→ Work to complete:
Reproduce all of the material exactly as shown.

→ Given data:
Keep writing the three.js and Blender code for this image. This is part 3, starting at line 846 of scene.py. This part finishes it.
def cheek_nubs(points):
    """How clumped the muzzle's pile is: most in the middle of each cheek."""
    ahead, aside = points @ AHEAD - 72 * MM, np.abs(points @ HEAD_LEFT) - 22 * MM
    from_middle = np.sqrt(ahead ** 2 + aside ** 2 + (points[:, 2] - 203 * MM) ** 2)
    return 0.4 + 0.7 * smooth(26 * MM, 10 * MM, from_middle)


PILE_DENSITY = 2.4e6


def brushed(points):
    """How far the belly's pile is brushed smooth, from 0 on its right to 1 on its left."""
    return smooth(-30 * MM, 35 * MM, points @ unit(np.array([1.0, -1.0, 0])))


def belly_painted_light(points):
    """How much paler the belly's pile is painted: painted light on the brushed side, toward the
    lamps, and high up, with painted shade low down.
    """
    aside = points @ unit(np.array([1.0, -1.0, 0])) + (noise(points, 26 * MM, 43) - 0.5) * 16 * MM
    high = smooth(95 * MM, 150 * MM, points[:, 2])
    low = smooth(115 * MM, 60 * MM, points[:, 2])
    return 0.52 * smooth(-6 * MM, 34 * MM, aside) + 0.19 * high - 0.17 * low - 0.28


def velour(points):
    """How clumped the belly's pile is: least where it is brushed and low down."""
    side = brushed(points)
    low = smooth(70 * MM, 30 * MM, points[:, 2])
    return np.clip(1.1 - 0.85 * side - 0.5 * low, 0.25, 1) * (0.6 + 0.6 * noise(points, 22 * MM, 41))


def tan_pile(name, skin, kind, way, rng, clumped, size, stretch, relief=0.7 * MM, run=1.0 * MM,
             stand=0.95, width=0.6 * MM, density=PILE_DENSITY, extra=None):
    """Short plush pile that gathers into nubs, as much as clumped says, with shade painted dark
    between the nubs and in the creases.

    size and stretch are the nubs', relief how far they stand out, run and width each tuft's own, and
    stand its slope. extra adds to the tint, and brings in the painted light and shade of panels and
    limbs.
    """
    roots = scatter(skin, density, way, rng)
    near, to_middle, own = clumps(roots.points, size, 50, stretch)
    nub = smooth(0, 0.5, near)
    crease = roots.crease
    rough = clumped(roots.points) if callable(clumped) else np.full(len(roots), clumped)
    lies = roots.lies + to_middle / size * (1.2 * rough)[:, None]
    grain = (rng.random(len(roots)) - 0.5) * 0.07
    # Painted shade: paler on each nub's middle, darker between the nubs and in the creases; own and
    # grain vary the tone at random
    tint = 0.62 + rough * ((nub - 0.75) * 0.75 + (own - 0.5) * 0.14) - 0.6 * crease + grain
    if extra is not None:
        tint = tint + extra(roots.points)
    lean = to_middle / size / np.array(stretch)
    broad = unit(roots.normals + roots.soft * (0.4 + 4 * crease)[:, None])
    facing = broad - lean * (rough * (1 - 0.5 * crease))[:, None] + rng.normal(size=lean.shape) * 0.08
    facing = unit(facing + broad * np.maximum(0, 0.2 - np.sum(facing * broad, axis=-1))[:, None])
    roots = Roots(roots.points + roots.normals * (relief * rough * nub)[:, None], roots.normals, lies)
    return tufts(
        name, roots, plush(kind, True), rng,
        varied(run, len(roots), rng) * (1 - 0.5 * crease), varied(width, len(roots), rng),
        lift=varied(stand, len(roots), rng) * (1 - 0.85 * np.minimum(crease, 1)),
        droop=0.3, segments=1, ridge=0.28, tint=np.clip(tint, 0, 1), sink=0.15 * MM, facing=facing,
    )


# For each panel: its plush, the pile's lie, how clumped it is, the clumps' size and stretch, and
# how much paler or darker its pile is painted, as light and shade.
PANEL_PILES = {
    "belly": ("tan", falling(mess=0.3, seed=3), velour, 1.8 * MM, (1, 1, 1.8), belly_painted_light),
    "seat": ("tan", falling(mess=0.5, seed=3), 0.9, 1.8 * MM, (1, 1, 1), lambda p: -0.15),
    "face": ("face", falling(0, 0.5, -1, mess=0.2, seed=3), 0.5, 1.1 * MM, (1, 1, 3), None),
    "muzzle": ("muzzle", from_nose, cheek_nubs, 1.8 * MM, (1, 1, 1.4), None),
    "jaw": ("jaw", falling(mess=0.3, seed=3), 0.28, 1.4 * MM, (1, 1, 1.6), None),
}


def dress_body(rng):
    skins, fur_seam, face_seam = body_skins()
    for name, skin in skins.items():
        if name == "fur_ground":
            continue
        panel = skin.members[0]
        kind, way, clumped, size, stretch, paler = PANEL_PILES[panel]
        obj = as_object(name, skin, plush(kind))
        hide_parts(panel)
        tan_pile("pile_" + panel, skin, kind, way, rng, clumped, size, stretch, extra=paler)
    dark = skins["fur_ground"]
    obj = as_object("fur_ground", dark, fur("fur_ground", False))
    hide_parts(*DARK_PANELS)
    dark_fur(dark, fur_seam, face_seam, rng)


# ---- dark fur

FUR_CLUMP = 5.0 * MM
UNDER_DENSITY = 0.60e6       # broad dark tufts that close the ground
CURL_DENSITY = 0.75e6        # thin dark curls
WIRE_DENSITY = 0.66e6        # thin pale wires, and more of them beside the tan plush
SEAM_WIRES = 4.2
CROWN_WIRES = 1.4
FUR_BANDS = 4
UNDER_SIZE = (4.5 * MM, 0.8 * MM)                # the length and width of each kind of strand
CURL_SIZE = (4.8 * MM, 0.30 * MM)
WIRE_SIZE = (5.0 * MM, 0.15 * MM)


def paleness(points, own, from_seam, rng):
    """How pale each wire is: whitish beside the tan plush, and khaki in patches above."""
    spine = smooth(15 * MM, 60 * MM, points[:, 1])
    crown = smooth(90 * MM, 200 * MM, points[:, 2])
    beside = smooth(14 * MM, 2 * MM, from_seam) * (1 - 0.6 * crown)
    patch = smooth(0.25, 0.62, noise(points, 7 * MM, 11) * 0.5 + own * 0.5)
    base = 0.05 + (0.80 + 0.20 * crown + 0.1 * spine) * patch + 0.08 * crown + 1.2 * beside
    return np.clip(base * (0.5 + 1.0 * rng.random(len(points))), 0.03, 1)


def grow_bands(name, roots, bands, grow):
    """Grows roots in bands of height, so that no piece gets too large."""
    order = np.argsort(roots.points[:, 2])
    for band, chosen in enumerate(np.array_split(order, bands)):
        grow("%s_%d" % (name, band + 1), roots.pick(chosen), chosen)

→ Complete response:
Keep writing the three.js and Blender code for this image. This is part 3, starting at line 846 of scene.py. This part finishes it.
def cheek_nubs(points):
    """How clumped the muzzle's pile is: most in the middle of each cheek."""
    ahead, aside = points @ AHEAD - 72 * MM, np.abs(points @ HEAD_LEFT) - 22 * MM
    from_middle = np.sqrt(ahead ** 2 + aside ** 2 + (points[:, 2] - 203 * MM) ** 2)
    return 0.4 + 0.7 * smooth(26 * MM, 10 * MM, from_middle)


PILE_DENSITY = 2.4e6


def brushed(points):
    """How far the belly's pile is brushed smooth, from 0 on its right to 1 on its left."""
    return smooth(-30 * MM, 35 * MM, points @ unit(np.array([1.0, -1.0, 0])))


def belly_painted_light(points):
    """How much paler the belly's pile is painted: painted light on the brushed side, toward the
    lamps, and high up, with painted shade low down.
    """
    aside = points @ unit(np.array([1.0, -1.0, 0])) + (noise(points, 26 * MM, 43) - 0.5) * 16 * MM
    high = smooth(95 * MM, 150 * MM, points[:, 2])
    low = smooth(115 * MM, 60 * MM, points[:, 2])
    return 0.52 * smooth(-6 * MM, 34 * MM, aside) + 0.19 * high - 0.17 * low - 0.28


def velour(points):
    """How clumped the belly's pile is: least where it is brushed and low down."""
    side = brushed(points)
    low = smooth(70 * MM, 30 * MM, points[:, 2])
    return np.clip(1.1 - 0.85 * side - 0.5 * low, 0.25, 1) * (0.6 + 0.6 * noise(points, 22 * MM, 41))


def tan_pile(name, skin, kind, way, rng, clumped, size, stretch, relief=0.7 * MM, run=1.0 * MM,
             stand=0.95, width=0.6 * MM, density=PILE_DENSITY, extra=None):
    """Short plush pile that gathers into nubs, as much as clumped says, with shade painted dark
    between the nubs and in the creases.

    size and stretch are the nubs', relief how far they stand out, run and width each tuft's own, and
    stand its slope. extra adds to the tint, and brings in the painted light and shade of panels and
    limbs.
    """
    roots = scatter(skin, density, way, rng)
    near, to_middle, own = clumps(roots.points, size, 50, stretch)
    nub = smooth(0, 0.5, near)
    crease = roots.crease
    rough = clumped(roots.points) if callable(clumped) else np.full(len(roots), clumped)
    lies = roots.lies + to_middle / size * (1.2 * rough)[:, None]
    grain = (rng.random(len(roots)) - 0.5) * 0.07
    # Painted shade: paler on each nub's middle, darker between the nubs and in the creases; own and
    # grain vary the tone at random
    tint = 0.62 + rough * ((nub - 0.75) * 0.75 + (own - 0.5) * 0.14) - 0.6 * crease + grain
    if extra is not None:
        tint = tint + extra(roots.points)
    lean = to_middle / size / np.array(stretch)
    broad = unit(roots.normals + roots.soft * (0.4 + 4 * crease)[:, None])
    facing = broad - lean * (rough * (1 - 0.5 * crease))[:, None] + rng.normal(size=lean.shape) * 0.08
    facing = unit(facing + broad * np.maximum(0, 0.2 - np.sum(facing * broad, axis=-1))[:, None])
    roots = Roots(roots.points + roots.normals * (relief * rough * nub)[:, None], roots.normals, lies)
    return tufts(
        name, roots, plush(kind, True), rng,
        varied(run, len(roots), rng) * (1 - 0.5 * crease), varied(width, len(roots), rng),
        lift=varied(stand, len(roots), rng) * (1 - 0.85 * np.minimum(crease, 1)),
        droop=0.3, segments=1, ridge=0.28, tint=np.clip(tint, 0, 1), sink=0.15 * MM, facing=facing,
    )


# For each panel: its plush, the pile's lie, how clumped it is, the clumps' size and stretch, and
# how much paler or darker its pile is painted, as light and shade.
PANEL_PILES = {
    "belly": ("tan", falling(mess=0.3, seed=3), velour, 1.8 * MM, (1, 1, 1.8), belly_painted_light),
    "seat": ("tan", falling(mess=0.5, seed=3), 0.9, 1.8 * MM, (1, 1, 1), lambda p: -0.15),
    "face": ("face", falling(0, 0.5, -1, mess=0.2, seed=3), 0.5, 1.1 * MM, (1, 1, 3), None),
    "muzzle": ("muzzle", from_nose, cheek_nubs, 1.8 * MM, (1, 1, 1.4), None),
    "jaw": ("jaw", falling(mess=0.3, seed=3), 0.28, 1.4 * MM, (1, 1, 1.6), None),
}


def dress_body(rng):
    skins, fur_seam, face_seam = body_skins()
    for name, skin in skins.items():
        if name == "fur_ground":
            continue
        panel = skin.members[0]
        kind, way, clumped, size, stretch, paler = PANEL_PILES[panel]
        obj = as_object(name, skin, plush(kind))
        hide_parts(panel)
        tan_pile("pile_" + panel, skin, kind, way, rng, clumped, size, stretch, extra=paler)
    dark = skins["fur_ground"]
    obj = as_object("fur_ground", dark, fur("fur_ground", False))
    hide_parts(*DARK_PANELS)
    dark_fur(dark, fur_seam, face_seam, rng)


# ---- dark fur

FUR_CLUMP = 5.0 * MM
UNDER_DENSITY = 0.60e6       # broad dark tufts that close the ground
CURL_DENSITY = 0.75e6        # thin dark curls
WIRE_DENSITY = 0.66e6        # thin pale wires, and more of them beside the tan plush
SEAM_WIRES = 4.2
CROWN_WIRES = 1.4
FUR_BANDS = 4
UNDER_SIZE = (4.5 * MM, 0.8 * MM)                # the length and width of each kind of strand
CURL_SIZE = (4.8 * MM, 0.30 * MM)
WIRE_SIZE = (5.0 * MM, 0.15 * MM)


def paleness(points, own, from_seam, rng):
    """How pale each wire is: whitish beside the tan plush, and khaki in patches above."""
    spine = smooth(15 * MM, 60 * MM, points[:, 1])
    crown = smooth(90 * MM, 200 * MM, points[:, 2])
    beside = smooth(14 * MM, 2 * MM, from_seam) * (1 - 0.6 * crown)
    patch = smooth(0.25, 0.62, noise(points, 7 * MM, 11) * 0.5 + own * 0.5)
    base = 0.05 + (0.80 + 0.20 * crown + 0.1 * spine) * patch + 0.08 * crown + 1.2 * beside
    return np.clip(base * (0.5 + 1.0 * rng.random(len(points))), 0.03, 1)


def grow_bands(name, roots, bands, grow):
    """Grows roots in bands of height, so that no piece gets too large."""
    order = np.argsort(roots.points[:, 2])
    for band, chosen in enumerate(np.array_split(order, bands)):
        grow("%s_%d" % (name, band + 1), roots.pick(chosen), chosen)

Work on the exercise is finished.